Another issue raised—one that will be far more difficult to fix with minor balance updates—relates to the overall layout of the map. On a normal Counter-Strike map, the two bomb sites that the T side must attempt to reach are generally on opposite sides of the map from each other, with enough distance between them that it will take a player a bit of time to run from one to the other. Nuke, however, is unique in the regard; its bombsites are stacked one on top of each other, occupying more or less the same footprint, but on two different storeys of the same buildings.
“Because of the levels, you can go down under and you hear them from up top, sometimes you’re just really confused, like ‘Am I hearing him down under, or is he above me, or is he to the right or the left?’ I think that’s the most confusing part,” says Lukas "gla1ve" Rossander, current captain of Astralis.
There are serious issues besetting Nuke from all sides. Some have to do with the nature of the map itself, and some to do with the nature of competitive Counter-Strike and how the map pools and tournament formats work. None seem to have an easy solution.
Fission
The good news is, in contrast to the widely varying views from the pro scene on what’s wrong with Nuke, their answer of what to do about it is surprisingly unified.
“I guess three or four times a year we should just
sit down with Valve and talk about what we could do better at the different maps, and especially Nuke, because
there’s a lot of people not liking to play that map,” says gla1ve.

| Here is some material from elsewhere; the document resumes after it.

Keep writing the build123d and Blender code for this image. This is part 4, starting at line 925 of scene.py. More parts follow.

“If they’re planning on introducing a new map, [I’d like it if they] released it a bit before the
major, let people try it out, then just have a meeting with all the final teams at the major and talk about the new map
and what their plans for it are,” Jumpy echoes. “I know they approach some people, but they don’t
have like a big meeting, just to talk through, to let teams open their opinions. I think they can learn a lot from the
players, and I think the players can learn a lot from the developers.”

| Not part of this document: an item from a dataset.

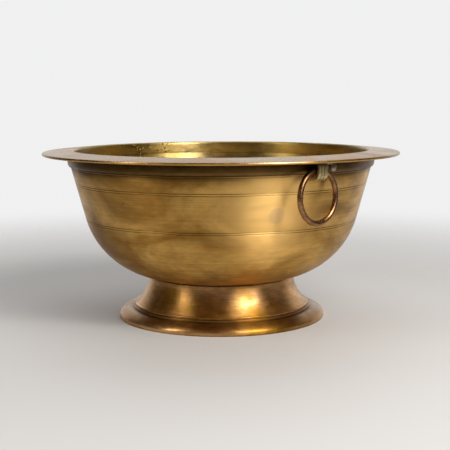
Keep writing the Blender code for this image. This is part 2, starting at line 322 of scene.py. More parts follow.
def foot_line():
    outside = sweep_line(0.0, 36)[1:]
    inside = sweep_line(foot_wall, 14)[:0:-1]
    radius, height = outside[-1]
    steps = []
    for _ in range(2):
        radius += step_width
        steps += arc((radius - step_nose, height - step_nose), step_nose, 90.0, 0.0, 5)
        height -= step_drop
        steps.append((radius - step_undercut, height + step_undercut))
        steps.append((radius - step_undercut, height))
    widest = foot_high.x
    shoulder_width = widest - radius
    fall = height - band_height
    shoulder = []
    for i in range(13):
        turned = pi / 2 * i / 12
        across = max(sin(turned), 0.0) ** shoulder_slack
        down = 1.0 - max(cos(turned), 0.0) ** shoulder_slack
        shoulder.append((radius + shoulder_width * across, height - fall * down))
    heel = arc((widest - heel_round, heel_round), heel_round, 0.0, -90.0, 4)
    land = (widest - base_land, 0.0)
    neck_inside = neck_radius - foot_wall
    top = (neck_radius - neck_set_in, under_bowl(neck_radius) - joint_gap)
    inner_top = (neck_inside, under_bowl(neck_inside) - joint_gap)
    return [top, *outside, *steps, *shoulder, *heel, land, *inside, inner_top]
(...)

Even NBK-, who has few grievances with the current design of Nuke, feels like there’s room for more communication between Valve and the pro scene. “I think [it’s] important for the players to talk with Valve and tell them what is not possible on a map,” he says. “For instance if they take something out of a map, or they add something, or they change something, if most of the pro players see it as a problem, I think that should be where Valve decides to change things and listen to the players.”
The consensus is clear: Valve still needs to do more to gather feedback from the highest-level players of their game, and use that feedback to make improvements that will increase the calibre of play at the top level. Whether that will be enough to save Nuke remains to be seen, but the pro scene believes that it will be a net good for Counter-Strike in general, and has at least some chance of being able to revitalize one of the game’s most iconic locales.